◆ Directions for this task ◆
Wherever the word "bending" appears in the entries, copy the whole line.

***** Task data *****

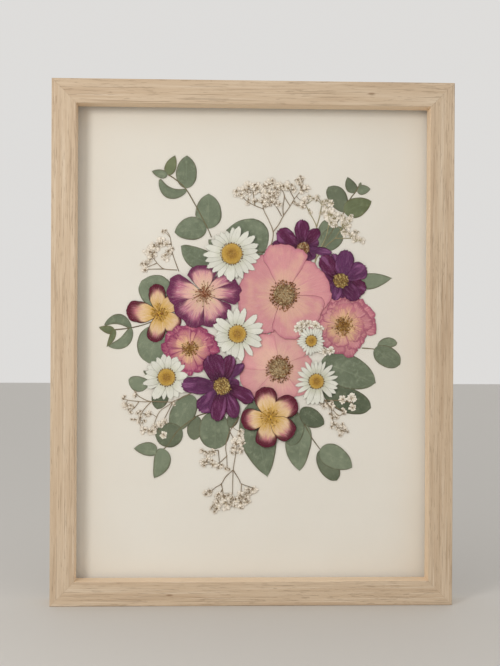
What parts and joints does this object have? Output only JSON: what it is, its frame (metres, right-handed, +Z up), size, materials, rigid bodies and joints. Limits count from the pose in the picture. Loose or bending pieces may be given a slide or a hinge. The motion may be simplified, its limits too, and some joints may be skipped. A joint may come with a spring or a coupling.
{
  "type": "pressed flower frame",
  "caption": "Upright wooden frame with pressed daisies, roses, eucalyptus and gypsophila in layers on cream paper behind a glass pane.",
  "frame": {"origin": "middle of the box around the frame, at its foot", "axes": "+Z up along the frame's height, +X to the right seen from the front, the glass faces -Y"},
  "size_m": [0.33, 0.0332, 0.43],
  "materials": {
    "wood": "matt, pale bleached open grain",
    "glass": "clear, polished",
    "paper": "matt, warm cream",
    "board": "matt hardboard",
    "steel": "satin, zinc plated",
    "leaf": "matt, pressed grey-green leaf",
    "spray": "matt, pressed pale florets on brown stems",
    "petal_white": "matt, slightly translucent white petal",
    "disc": "matt, granular orange-yellow",
    "petal_pink": "matt, veined salmon pink petal",
    "stamen": "matt, granular brown and ochre",
    "petal_purple": "matt, deep violet petal",
    "petal_dusky": "matt, dusky rose petal",
    "petal_magenta": "matt, magenta petal",
    "petal_edged": "matt, pale pink petal with purple edges",
    "petal_cream": "matt, cream petal with burgundy edges"
  },
  "bodies": {
    "root": {"backing_board": "board", "bicolour_left_petals": "petal_cream", "bicolour_left_stamens": "stamen", "bicolour_lower_petals": "petal_cream", "bicolour_lower_stamens": "stamen", "daisy_lower_left_disc": "disc", "daisy_lower_left_petals": "petal_white", "daisy_lower_right_disc": "disc", "daisy_lower_right_petals": "petal_white", "daisy_middle_disc": "disc", "daisy_middle_petals": "petal_white", "daisy_small_disc": "disc", "daisy_small_petals": "petal_white", "daisy_top_disc": "disc", "daisy_top_petals": "petal_white", "dusky_petals": "petal_dusky", "dusky_stamens": "stamen", "edged_petals": "petal_edged", "edged_stamens": "stamen", "eucalyptus_bottom": "leaf", "eucalyptus_bottom_left": "leaf", "eucalyptus_bottom_right": "leaf", "eucalyptus_left": "leaf", "eucalyptus_lower_left": "leaf", "eucalyptus_lower_right": "leaf", "eucalyptus_right": "leaf", "eucalyptus_top": "leaf", "eucalyptus_top_left": "leaf", "eucalyptus_top_right": "leaf", "glass_pane": "glass", "gypsophila_bottom": "spray", "gypsophila_lower_left": "spray", "gypsophila_lower_right": "spray", "gypsophila_top": "spray", "gypsophila_top_right": "spray", "gypsophila_upper_left": "spray", "leaf_right": "leaf", "magenta_petals": "petal_magenta", "magenta_stamens": "stamen", "paper_sheet": "paper", "pink_lower_petals": "petal_pink", "pink_lower_stamens": "stamen", "pink_upper_petals": "petal_pink", "pink_upper_stamens": "stamen", "purple_lower_petals": "petal_purple", "purple_lower_stamens": "stamen", "purple_right_petals": "petal_purple", "purple_right_stamens": "stamen", "purple_upper_petals": "petal_purple", "purple_upper_stamens": "stamen", "rail_bottom": "wood", "rail_left": "wood", "rail_right": "wood", "rail_top": "wood", "sawtooth_hanger": "steel", "tab_bottom": "steel", "tab_left": "steel", "tab_right": "steel", "tab_top": "steel", "white_florets": "spray"}
  },
  "joints": []
}
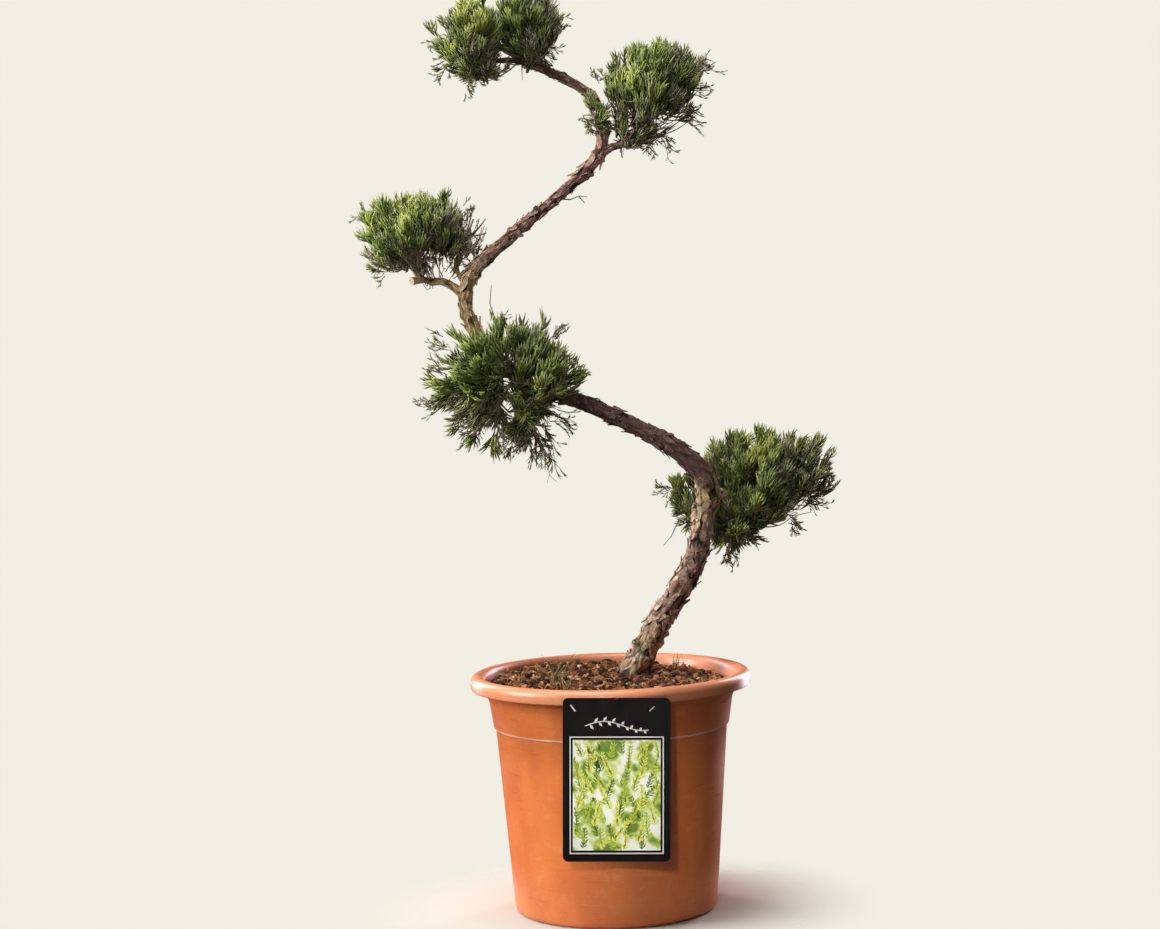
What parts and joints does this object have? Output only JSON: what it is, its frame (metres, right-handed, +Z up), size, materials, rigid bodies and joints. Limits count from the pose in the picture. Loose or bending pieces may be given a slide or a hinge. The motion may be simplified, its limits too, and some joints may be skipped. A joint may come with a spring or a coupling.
{
  "type": "potted juniper bonsai",
  "caption": "Juniper with a bent, zigzag trunk and clipped cloud-like masses of foliage, in a round pot with a rolled rim and a picture card hung on it.",
  "frame": {"origin": "centre of the pot's flat underside", "axes": "+Z up, +X to the right as seen from the side of the pot that carries the card, +Y away from that side"},
  "size_m": [0.4665, 0.2835, 0.9313],
  "materials": {
    "terracotta_coloured_plastic": "satin, moulded, orange-brown terracotta colour",
    "potting_mix": "loose chips of bark and coir, dry and matt",
    "printed_plastic_card": "thin printed card, black with a pale green leafy picture in a white line",
    "black_plastic": "small moulded peg",
    "bark": "scaly grey-brown to reddish-brown bark",
    "juniper_foliage": "fine scale-leaved green sprays"
  },
  "bodies": {
    "root": {"pot": "terracotta_coloured_plastic", "potting_mix": "potting_mix", "picture_card": "printed_plastic_card", "card_peg": "black_plastic", "trunk_foot": "bark", "trunk_second": "bark", "trunk_third": "bark", "trunk_fourth": "bark", "trunk_leader": "bark", "bough_low_main": "bark", "bough_low_left": "bark", "bough_mid_left": "bark", "bough_mid_right": "bark", "bough_mid_tail": "bark", "bough_left_main": "bark", "bough_left_inner": "bark", "bough_right_main": "bark", "bough_top_left": "bark", "bough_top_right": "bark", "foliage_low_main": "juniper_foliage", "foliage_low_left": "juniper_foliage", "foliage_mid_left": "juniper_foliage", "foliage_mid_right": "juniper_foliage", "foliage_mid_tail": "juniper_foliage", "foliage_left_main": "juniper_foliage", "foliage_left_inner": "juniper_foliage", "foliage_right_main": "juniper_foliage", "foliage_right_sleeve": "juniper_foliage", "foliage_top_left": "juniper_foliage", "foliage_top_right": "juniper_foliage"}
  },
  "joints": []
}
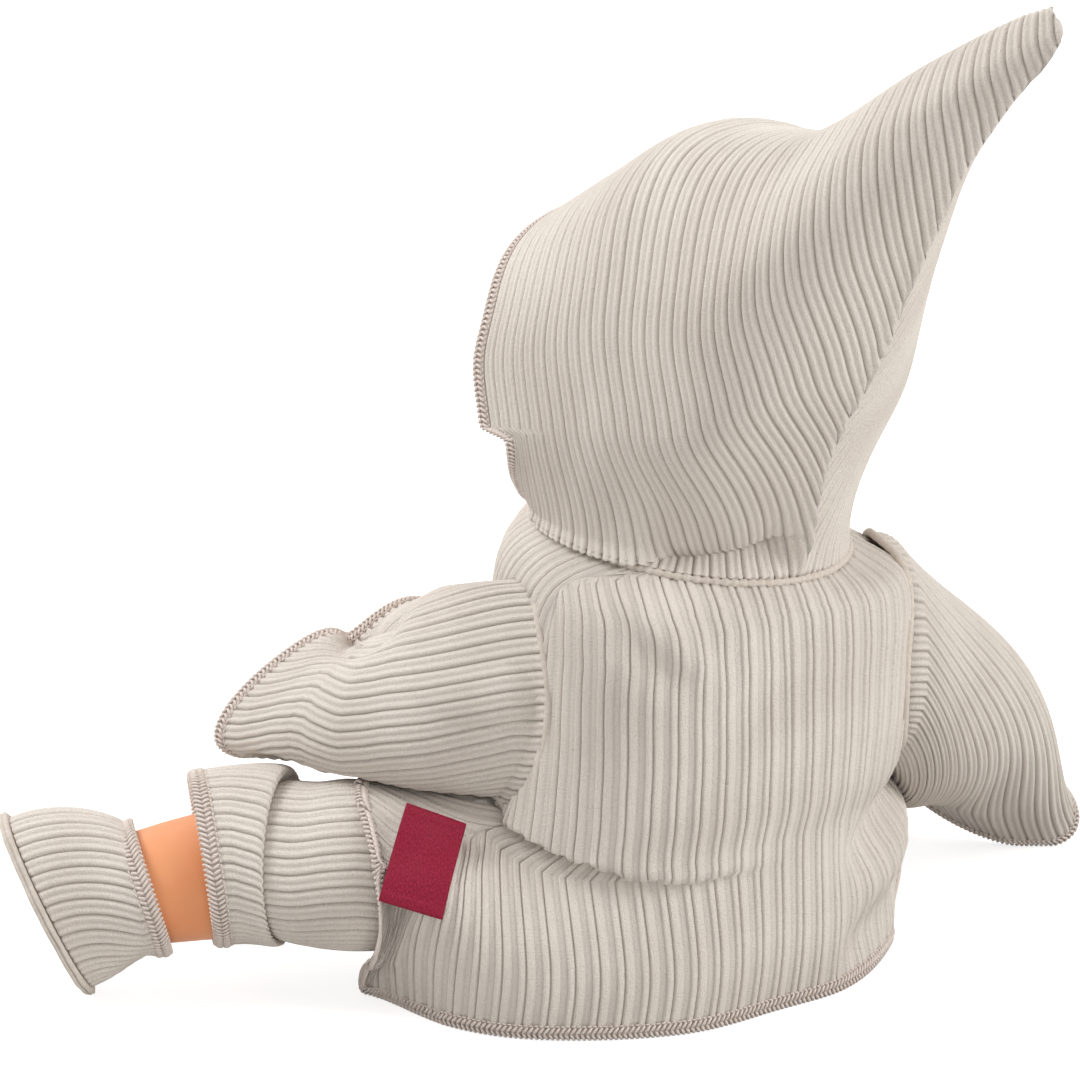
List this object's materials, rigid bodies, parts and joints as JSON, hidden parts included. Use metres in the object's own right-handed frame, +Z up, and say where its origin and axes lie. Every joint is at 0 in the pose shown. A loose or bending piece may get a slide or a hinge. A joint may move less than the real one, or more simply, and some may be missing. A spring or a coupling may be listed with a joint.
{
  "type": "baby doll",
  "caption": "Soft-bodied baby doll sitting on the floor in a ribbed knit hooded suit with wide sleeves, trousers and booties; head, arms and legs turn.",
  "frame": {"origin": "middle of the flat face of the trouser seat that the doll sits on", "axes": "+Z up from the floor; the doll faces -Y; its own left side is +X"},
  "size_m": [0.2882, 0.2622, 0.277],
  "materials": {
    "rib_knit": "matt ribbed cotton knit",
    "overlock": "matt stitched edge",
    "body_cloth": "matt woven cotton",
    "fibre": "loose polyester fibre",
    "cord": "matt twisted cord",
    "satin": "woven satin ribbon",
    "vinyl": "soft matt vinyl",
    "eye": "polished"
  },
  "bodies": {
    "torso": {"body_cover": "body_cloth", "body_filling": "fibre", "neck_tie": "cord", "trouser_seat": "rib_knit", "waistband": "overlock", "jacket_back": "rib_knit", "jacket_front_left": "rib_knit", "jacket_front_right": "rib_knit", "hook_strip": "cord", "loop_strip": "cord", "side_label": "satin"},
    "head": {"head_shell": "vinyl", "eye_left": "eye", "eye_right": "eye", "hood": "rib_knit"},
    "arm_left": {"upper_arm_left": "body_cloth", "arm_tie_left": "cord", "forearm_left": "vinyl", "sleeve_left": "rib_knit"},
    "arm_right": {"upper_arm_right": "body_cloth", "arm_tie_right": "cord", "forearm_right": "vinyl", "sleeve_right": "rib_knit"},
    "leg_left": {"thigh_left": "body_cloth", "leg_tie_left": "cord", "lower_leg_left": "vinyl", "trouser_leg_left": "rib_knit", "bootie_upper_left": "rib_knit", "bootie_sole_left": "overlock"},
    "leg_right": {"thigh_right": "body_cloth", "leg_tie_right": "cord", "lower_leg_right": "vinyl", "trouser_leg_right": "rib_knit", "bootie_upper_right": "rib_knit", "bootie_sole_right": "overlock"}
  },
  "joints": [
    {"name": "neck_turn", "type": "hinge", "parent": "torso", "child": "head", "pos_m": [0, 0, 0.112], "axis": [0, 0, 1], "range_deg": [-55, 35]},
    {"name": "shoulder_left", "type": "hinge", "parent": "torso", "child": "arm_left", "pos_m": [0.05, -0.003, 0.086], "axis": [-1, 0, 0], "range_deg": [-8, 70], "deforming": ["sleeve_left"]},
    {"name": "shoulder_right", "type": "hinge", "parent": "torso", "child": "arm_right", "pos_m": [-0.05, 0.015, 0.086], "axis": [-1, 0, 0], "range_deg": [-15, 90], "deforming": ["sleeve_right"]},
    {"name": "hip_left", "type": "hinge", "parent": "torso", "child": "leg_left", "pos_m": [0.038, -0.005, 0.031], "axis": [-1, 0, 0], "range_deg": [-75, 15], "deforming": ["trouser_leg_left", "jacket_front_left", "jacket_back", "side_label"]},
    {"name": "hip_right", "type": "hinge", "parent": "torso", "child": "leg_right", "pos_m": [-0.038, -0.005, 0.031], "axis": [-1, 0, 0], "range_deg": [-75, 15], "deforming": ["trouser_leg_right", "jacket_front_right"]}
  ]
}
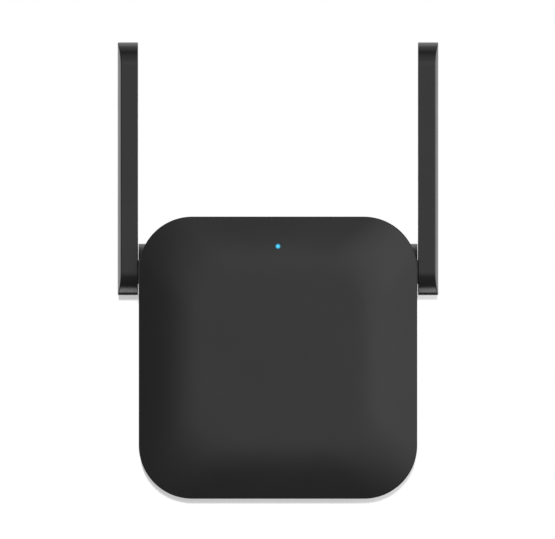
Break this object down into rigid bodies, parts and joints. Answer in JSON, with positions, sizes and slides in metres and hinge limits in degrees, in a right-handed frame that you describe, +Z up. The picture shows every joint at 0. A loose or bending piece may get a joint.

*****

◆ Solution for this task ◆
What parts and joints does this object have? Output only JSON: what it is, its frame (metres, right-handed, +Z up), size, materials, rigid bodies and joints. Limits count from the pose in the picture. Loose or bending pieces may be given a slide or a hinge. The motion may be simplified, its limits too, and some joints may be skipped. A joint may come with a spring or a coupling.
What parts and joints does this object have? Output only JSON: what it is, its frame (metres, right-handed, +Z up), size, materials, rigid bodies and joints. Limits count from the pose in the picture. Loose or bending pieces may be given a slide or a hinge. The motion may be simplified, its limits too, and some joints may be skipped. A joint may come with a spring or a coupling.
List this object's materials, rigid bodies, parts and joints as JSON, hidden parts included. Use metres in the object's own right-handed frame, +Z up, and say where its origin and axes lie. Every joint is at 0 in the pose shown. A loose or bending piece may get a slide or a hinge. A joint may move less than the real one, or more simply, and some may be missing. A spring or a coupling may be listed with a joint.
Break this object down into rigid bodies, parts and joints. Answer in JSON, with positions, sizes and slides in metres and hinge limits in degrees, in a right-handed frame that you describe, +Z up. The picture shows every joint at 0. A loose or bending piece may get a joint.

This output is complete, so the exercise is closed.